Well folks, I know it’s been a while since I’ve updated the blog, and I’m sure you’ve all been waiting with bated breath to see what I’ve read...not! But still, I feel I owe you all a bit of an explanation for my temporary hiatus. As you know, I’ve been living at home and job searching for the past month or so, using the reading just as I had intended it to be: something consistent and constant that I knew to do, even when everything around me was changing. It was actually working out just as I had hoped back in January, giving me some sort of goal and task that had existed while I was in school and still existed elsewhere. However, things really started to pick up in my job search, and within a matter of days I had three serious contenders for my immediate future! I ended up getting two fabulous offers and ended up choosing a job downtown Chicago working with the American College of Surgeons. I moved to Illinois last Monday, moved in with my generous aunts Joni and Jan in Wheaton, and started my new job on Tuesday! Needless to say, things in life have been an unpredictable whirlwind, full of new and exciting opportunities. However, as you can imagine, my weekly reading got put on the back burner for a while.
But now that I’m getting a little more settled in my new routine, I’ve been able to read quite a bit! My commute from Wheaton to work takes about an hour and ten minutes, and since I take the train and bus I have a bunch of extra time built into my day to read. I’ve already started and finished Blue Water by A. Manette Ansay, and read this little essay put into book form entitled What now? By Ann Patchett. Now normally, I wouldn’t call this a book, but as I’ve been a bit behind, I’m willing to let my standards slide :) Anyways, the essay is actually a graduation address the author (see: Patron Saint of Liars, Bel Canto, Truth and Beauty) gave at her alma mater, Sarah Lawrence. Her address talks about her experience with the question every graduate hears time and again: what now? Here’s a little excerpt from the end of her speech, as she talks about being a waitress with a master’s degree:
“Just because things hadn’t gone the way I had planned didn’t necessarily mean they had gone wrong. It took me a long time of pulling racks of scorching hot glasses out of the dishwasher, the clouds of steam smoothing everything around me into a perfect field of gray, to understand that writing a novel and living a life are very much the same thing. The secret is finding the balance between going out to get what you want and being open to the thing that actually winds up coming your way. What now is not just a panic-stricken question tossed out into a dark unknown. What now can also be our joy. It is a declaration of possibility, of promise, of chance. It acknowledges that our future is open, that we may well do more than anyone expected of us, that at every point in our development we are still striving to grow. There’s a time in our lives when we all crave the answers. It seems terrifying not to know what’s coming next. But there is another time, a better time, when we see our lives as a series of choices, and What now represents our excitement and our future, the very vitality of live. It’s up to you to choose a life that will keep expanding.”
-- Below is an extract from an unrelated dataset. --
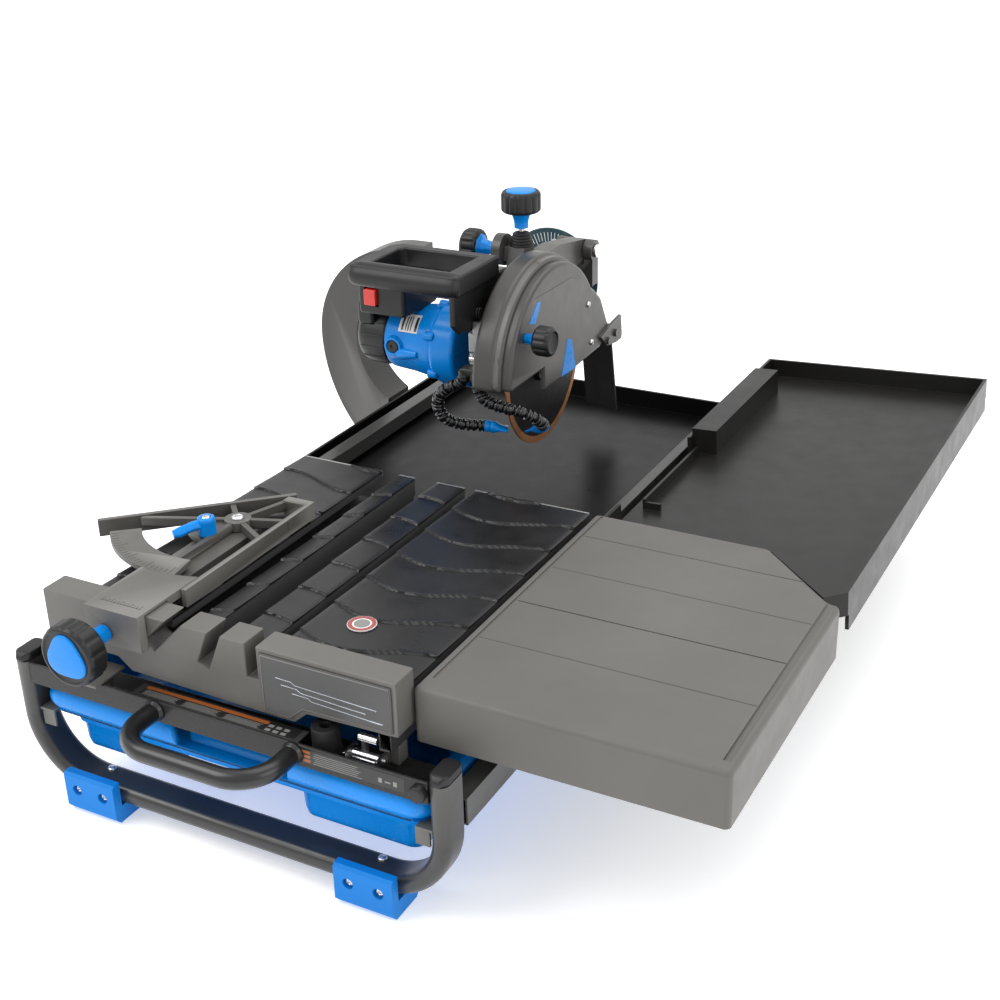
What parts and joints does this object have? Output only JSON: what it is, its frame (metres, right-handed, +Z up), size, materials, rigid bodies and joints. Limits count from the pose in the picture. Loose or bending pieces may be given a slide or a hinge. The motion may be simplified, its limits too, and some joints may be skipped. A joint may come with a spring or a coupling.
{
  "type": "wet tile saw",
  "caption": "Portable wet tile saw with a rolling table, tilting and plunging saw head, mitre guide, extension table, side drip tray and slide-out water reservoir.",
  "frame": {"origin": "centre of the bounding box's bottom face, on the floor under the saw", "axes": "+Z up; +Y away from the operator, along the rolling table's travel; +X to the operator's right, towards the extension table"},
  "size_m": [0.8752, 1.132, 0.524],
  "materials": {
    "frame_paint": "satin",
    "cast_grey": "satin",
    "head_grey": "satin",
    "cast_black": "satin",
    "black_plastic": "matte",
    "tray_plastic": "satin",
    "grey_plastic": "satin",
    "blue_plastic": "glossy",
    "blue_rubber": "matte",
    "black_rubber": "matte",
    "steel": "satin",
    "zinc": "satin",
    "blade_steel": "satin",
    "copper_iron": "satin",
    "scale_teal": "satin",
    "badge_panel": "satin",
    "alu": "satin",
    "red_plastic": "glossy"
  },
  "bodies": {
    "frame": {"front_hoop": "frame_paint", "rear_hoop": "frame_paint", "side_rails": "frame_paint", "front_bar": "frame_paint", "rear_bar": "frame_paint", "carry_handle": "frame_paint", "hoop_caps": "black_plastic", "rubber_feet": "blue_rubber", "frame_screws": "zinc", "reservoir_runners": "cast_grey", "main_tray": "tray_plastic", "slide_rails": "frame_paint", "rail_brackets": "cast_grey", "travel_stop": "black_rubber", "lock_bracket": "zinc", "c_arm": "head_grey", "bevel_pin": "steel", "extension_top": "grey_plastic", "extension_tubes": "frame_paint"},
    "transport_lock": {"lock_lever": "zinc"},
    "reservoir": {"water_reservoir": "blue_plastic", "water_pump": "black_plastic"},
    "table": {"table_casting": "cast_black", "table_pad": "black_rubber", "fence_rail": "cast_grey", "badge_plate": "badge_panel", "roller_axles": "steel"},
    "front_roller_set": {"front_rollers": "black_plastic"},
    "rear_roller_set": {"rear_rollers": "black_plastic"},
    "guide": {"guide_block": "cast_grey", "miter_pivot_screw": "zinc"},
    "guide_clamp": {"guide_knob": "black_plastic"},
    "miter": {"miter_fence": "cast_grey"},
    "miter_clamp": {"miter_lock_lever": "blue_plastic"},
    "spill_tray": {"side_tray": "tray_plastic"},
    "carrier": {"tilt_carrier": "head_grey", "plunge_pin": "steel", "bevel_scale": "scale_teal"},
    "head": {"gearbox_arm": "head_grey", "motor_housing": "blue_plastic", "motor_end_cap": "black_plastic", "brush_caps": "black_plastic", "grip_handle": "black_plastic", "blade_guard": "head_grey", "rear_flap": "black_rubber", "flap_bracket": "head_grey", "hose_splitter": "alu"},
    "plunge_clamp": {"plunge_lock_knob": "black_plastic"},
    "depth_screw": {"depth_knob": "black_plastic"},
    "guard_clamp": {"guard_knob": "black_plastic"},
    "switch": {"power_switch": "red_plastic"},
    "blade": {"saw_blade": "blade_steel", "blade_arbor": "steel"},
    "armature": {"motor_armature": "copper_iron"},
    "left_water_hose": {"left_hose": "black_plastic", "left_nozzle": "blue_plastic"},
    "right_water_hose": {"right_hose": "black_plastic", "right_nozzle": "blue_plastic"}
  },
  "joints": [
    {"name": "table_slide", "type": "slide", "parent": "frame", "child": "table", "axis": [0, 1, 0], "range_m": [0, 0.6], "deforming": ["rear_flap"]},
    {"name": "front_roller_roll", "type": "hinge", "parent": "table", "child": "front_roller_set", "pos_m": [-0.2705, -0.408, 0.1946], "axis": [-1, 0, 0], "range_deg": [-10, 3650]},
    {"name": "rear_roller_roll", "type": "hinge", "parent": "table", "child": "rear_roller_set", "pos_m": [-0.2705, -0.178, 0.1946], "axis": [-1, 0, 0], "range_deg": [-10, 3650]},
    {"name": "guide_slide", "type": "slide", "parent": "table", "child": "guide", "axis": [1, 0, 0], "range_m": [-0.06, 0.105]},
    {"name": "guide_knob_turn", "type": "hinge", "parent": "guide", "child": "guide_clamp", "pos_m": [-0.2025, -0.508, 0.224], "axis": [0, -1, 0], "continuous": true},
    {"name": "miter_swing", "type": "hinge", "parent": "guide", "child": "miter", "pos_m": [-0.2065, -0.259, 0.245], "axis": [0, 0, 1], "range_deg": [0, 45]},
    {"name": "miter_lock_turn", "type": "hinge", "parent": "guide", "child": "miter_clamp", "pos_m": [-0.21544, -0.30106, 0.255], "axis": [0, 0, 1], "range_deg": [-10, 50]},
    {"name": "side_tray_lift", "type": "slide", "parent": "frame", "child": "spill_tray", "axis": [0, 0, 1], "range_m": [0, 0.06]},
    {"name": "reservoir_slide", "type": "slide", "parent": "frame", "child": "reservoir", "axis": [0, -1, 0], "range_m": [0, 0.45]},
    {"name": "transport_lock_turn", "type": "hinge", "parent": "frame", "child": "transport_lock", "pos_m": [0.0875, -0.468, 0.154], "axis": [1, 0, 0], "range_deg": [-12, 20]},
    {"name": "bevel_tilt", "type": "hinge", "parent": "frame", "child": "carrier", "pos_m": [-0.1105, 0.312, 0.37], "axis": [0, 1, 0], "range_deg": [0, 45]},
    {"name": "plunge", "type": "hinge", "parent": "carrier", "child": "head", "pos_m": [-0.0645, 0.318, 0.42], "axis": [-1, 0, 0], "range_deg": [0, 22]},
    {"name": "plunge_lock_turn", "type": "hinge", "parent": "head", "child": "plunge_clamp", "pos_m": [-0.1505, 0.192, 0.447], "axis": [-1, 0, 0], "continuous": true},
    {"name": "depth_screw_turn", "type": "hinge", "parent": "head", "child": "depth_screw", "pos_m": [-0.0855, 0.201, 0.5], "axis": [0, 0, 1], "continuous": true},
    {"name": "guard_knob_turn", "type": "hinge", "parent": "head", "child": "guard_clamp", "pos_m": [-0.0005, 0.066, 0.382], "axis": [1, 0, 0], "continuous": true},
    {"name": "switch_press", "type": "slide", "parent": "head", "child": "switch", "axis": [0, 1, 0], "range_m": [0, 0.004], "stiffness_N_per_m": 400, "springref_m": -0.001},
    {"name": "blade_spin", "type": "hinge", "parent": "head", "child": "blade", "pos_m": [-0.0335, 0.1527, 0.3195], "axis": [1, 0, 0], "continuous": true},
    {"name": "armature_spin", "type": "hinge", "parent": "head", "child": "armature", "pos_m": [-0.2105, 0.118, 0.342], "axis": [1, 0, 0], "continuous": true},
    {"name": "left_hose_swivel", "type": "hinge", "parent": "head", "child": "left_water_hose", "pos_m": [-0.0805, 0.036, 0.331], "axis": [0, 0, 1], "range_deg": [-12, 12]},
    {"name": "right_hose_swivel", "type": "hinge", "parent": "head", "child": "right_water_hose", "pos_m": [-0.0645, 0.036, 0.331], "axis": [0, 0, 1], "range_deg": [-12, 12]}
  ],
  "couplings": [
    {"joint": "front_roller_roll", "follows": "table_slide", "rad_per_m": 105.26},
    {"joint": "rear_roller_roll", "follows": "table_slide", "rad_per_m": 105.26},
    {"joint": "armature_spin", "follows": "blade_spin", "ratio": -4.125}
  ]
}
I definitely resonate with her about the terrifying nature of that what now question. And even though today I have an answer to the What now? question and have in fact started along that path, it doesn’t mean that I’m done figuring life out. I love the idea of “a life that will keep expanding,” because life is something we can never predict, never plan, never believe we’ve got handled. And that’s why it’s beautiful! My life these past few weeks is Exhibit A for an expanding life: three weeks ago if you’d told me I had a job downtown Chicago and I’d be sitting right now at my aunt’s kitchen table, I wouldn’t have believed you. But that is, in fact, where I am, and it’s the beauty of an expanding life.
Much love, everyone, have a beautiful Sunday!